Madame la ministre, je suis désolé de vous le dire : vous allez payer très cher la gestion court-termiste de vos prédécesseurs. Certains bâtiments tombent en ruine. Quinze ans après le déclenchement du plan Vivien, de nombreux ensembles d'hébergement ou de restauration ne sont toujours pas aux normes. Le plan d'action Condition du personnel – Condi-pers – de 627 millions d'euros, décidé en 2014, ne permettra, au mieux, que de répondre aux urgences les plus criantes, car 697 points noirs ont été identifiés à l'horizon 2020.

Vos prédécesseurs vous ont laissé d'autres factures à payer, comme les mesures indemnitaires annoncées en 2016 et partiellement financées. Des primes nouvelles ont en effet été créées pour les soldats en opérations intérieures, mais elles n'ont pas été totalement prises en compte dans le budget 2017. En d'autres termes, c'est un chèque sans provision que votre ministère a dû autofinancer en dégageant des ressources sur d'autres actions, moins prioritaires.

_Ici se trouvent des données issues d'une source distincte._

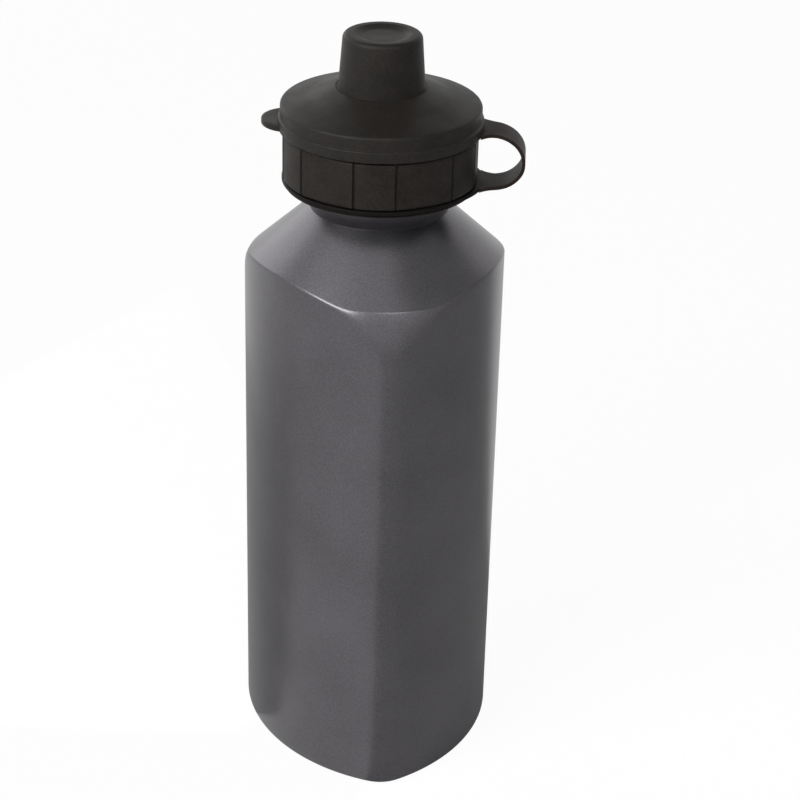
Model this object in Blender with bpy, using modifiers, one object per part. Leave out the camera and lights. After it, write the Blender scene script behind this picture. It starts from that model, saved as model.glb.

Dans le projet de loi de finances pour 2018, vous rectifiez la situation au prix de plusieurs dizaines de millions d'euros pris sur cette hausse « historique » du budget de la défense. En somme, vous faites preuve de vertu budgétaire. Vous « sincérisez » – c'est l'expression à la mode – , ce qui signifie que des dépenses longtemps sous-évaluées sont revalorisées dans ce projet de loi de finances : on arrête la cavalerie, on cesse de se mentir sur les recettes exceptionnelles, les dépenses d'indemnisation chômage et les surcoûts au titre des opérations extérieures. Il semble qu'il faille s'en féliciter, mais cela se traduira-t-il par des améliorations concrètes pour nos soldats et la sécurité de nos concitoyens ?

La provision au titre des surcoûts des opérations extérieures, par exemple, sera revalorisée de 200 millions d'euros par an. En 2018, elle passera ainsi de 450 à 650 millions d'euros, mais nous restons bien loin de ce que coûtent en réalité ces opérations – près de 1,5 milliard d'euros. La « sincérisation » de ce poste budgétaire est donc toute relative, ce qui laisse intacte l'épée de Damoclès au-dessus des autres programmes de la mission « Défense », sans parler des programmes des autres ministères.

Je rappelle, madame la ministre, que le Gouvernement dont vous faites partie a pris cet été un décret diminuant les ressources du programme 146, « Équipement des forces », de 850 millions d'euros au titre du financement des surcoûts OPEX de l'année en cours et de la participation à un effort collectif de diminution des dépenses publiques. Ce décret contrevient de manière flagrante à la lettre et à l'esprit de l'article 4 de la loi de programmation militaire pour la période 2014-2019, qui prévoyait précisément une prise en charge interministérielle des surcoûts OPEX. On comprend, dès lors, l'indignation du chef d'état-major des armées, Pierre de Villiers, dont je tiens à saluer une nouvelle fois le courage et le dévouement.

Les réponses que vous nous avez apportées en commission élargie ont un peu atténué mes inquiétudes sur la fin de gestion 2017. Vous semblez confiante dans la capacité de votre ministère à obtenir une prise en charge interministérielle du reste des surcoûts OPEX, conformément à l'article 4 de la LPM. Je salue donc l'effort budgétaire que vous faites en faveur de la défense de notre pays mais, compte tenu des incertitudes qui planent encore sur la fin de la gestion 2017, qui a vu s'envoler le coût des OPEX, et du flou qui règne sur le financement des opérations extérieures et des besoins criants en matière de soutien et de logistique interarmées, je m'abstiendrai dans le vote sur les crédits de la mission « Défense ».

Je serai vigilant quant aux moyens qui seront effectivement dévolus au soutien dans la prochaine loi de programmation militaire et dans les prochaines lois de finances. Et, comme je l'ai fait dans mon rapport pour avis, cette année sur le thème de la reconversion, je ferai des propositions concrètes pour améliorer la condition des personnels qui travaillent au service de la défense. Compte tenu de leur engagement à tous, civils et militaires, il s'agit là d'un devoir moral que je remplirai de mon mieux.